Termino con un párrafo muy significativo de ese capítulo titulado La imaginación de la vida perdurable:
Lo que sucede es que el pensamiento arrastra, desde Grecia, un inveterado sustancialismo que a última hora es también materialismo, y esto ha impedido trasladar a otra forma de realidad los caracteres de la vida como tal. Hasta hace poco tiempo no se ha pensado la vida con conceptos adecuados, y es en ellos donde podemos hacer pie; el único punto de apoyo para la empresa imposible que estoy intentando es precisamente la posesión, por primera vez en la historia, de los recursos para entender qué es vida en el sentido de vida humana, personal, biográfica, eso que entendemos cuando decimos “mi vida” (Marías, 1989: 362)

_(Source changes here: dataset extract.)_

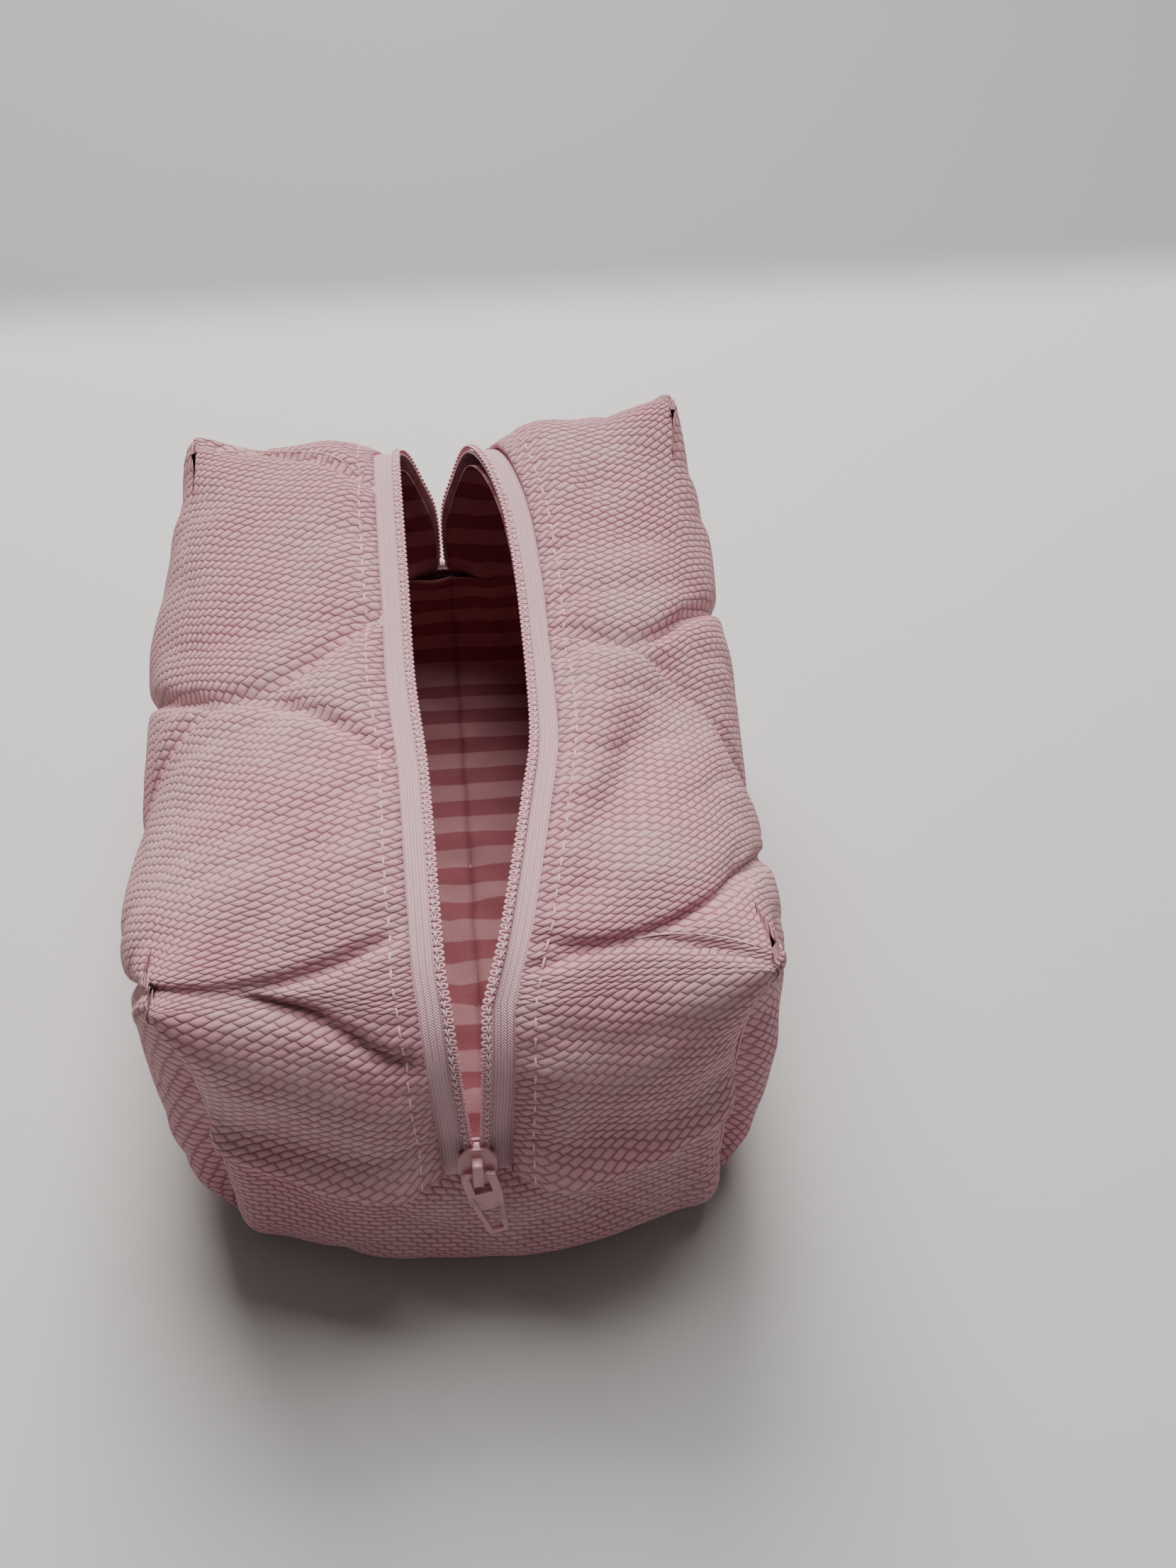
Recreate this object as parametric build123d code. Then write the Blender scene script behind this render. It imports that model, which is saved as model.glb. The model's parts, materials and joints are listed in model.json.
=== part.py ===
"""Soft boxed make-up bag with a lengthwise coil zip, modelled as it is sewn together.

Millimetres, +Z up.  +X is to the right of someone facing the slider end, and +Y runs from the slider
end to the far end.  The bag is drawn about the middle of its base.  The last step moves it so that the
origin is at the bottom centre of the whole part, with the hanging pull tab.

The cloth, wadding and lining are nested shells of one soft shape.  A depth is measured inwards from the
outer face of the cloth.  A reach is measured sideways from the edge of the open zip.
"""

import os
from functools import lru_cache
from math import cos, pi, radians, sin

from build123d import *

# ---- overall shape of the filled bag -------------------------------------------------------------------
corner_length = 182.0  # between the boxed corners, lengthwise
corner_width = 125.0  # between the boxed corners, crosswise
bag_height = 104.0  # from the base to the highest part of the top
top_dip = 5.0  # how far the top sags in the middle of its length
side_bulge = 19.0  # how far each long side swells past the corners
near_bulge = 19.0  # how far the slider end swells past its corners
far_bulge = 8.0  # the same at the far end
end_rounding = 18.0  # length, inside the corners, over which the ends start to round
nose_narrowing = 0.36  # share of the width lost at the very end
nose_lowering = 0.40  # share of the height lost there
base_flattening = 4.0  # how much of the round underside is pressed flat by the table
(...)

Enrique González Fernández, dialnet.unirioja.es/
Notas:
7 Mientras esa estructura analítica orteguiana ocupa el mismo estrato o nivel que la analítica existencial de Heidegger, y ambas usan la descripción fenomenológica, sin embargo, el Dasein (el existir, como lo traduce Marías) no es “vida humana” (yo y mi circunstancia), sino el modo de ser de ese ente que somos nosotros. Además, la Daseinsanalytik es propedéutica de la metafísica, mientras que la teoría de la vida humana como realidad radical es ya la metafísica. Sobre mi vida como realidad radical construyo una teoría (metafísica) que la analiza e interpreta. Gracias a esta teoría la comprendo y me oriento. A esto Marías lo llama “teoría intrínseca” porque al ir viviendo, interpreto mi vida. Mi vida es la realidad sin más; en cambio, “vida humana” es una interpretación metafísica a la cual tengo que llegar.
8 Cfr. asimismo González Fernández (2014c: 29).
9 Cfr. el capítulo “Una Liturgia más cristiana” de mi libro El Renacimiento del Humanismo (González Fernández, 2003: 127-143). Y el capítulo “La Religión del Cuerpo” de mi libro La belleza de Cristo. Una comprensión filosófica del Evangelio (González Fernández, 2002: 267-278).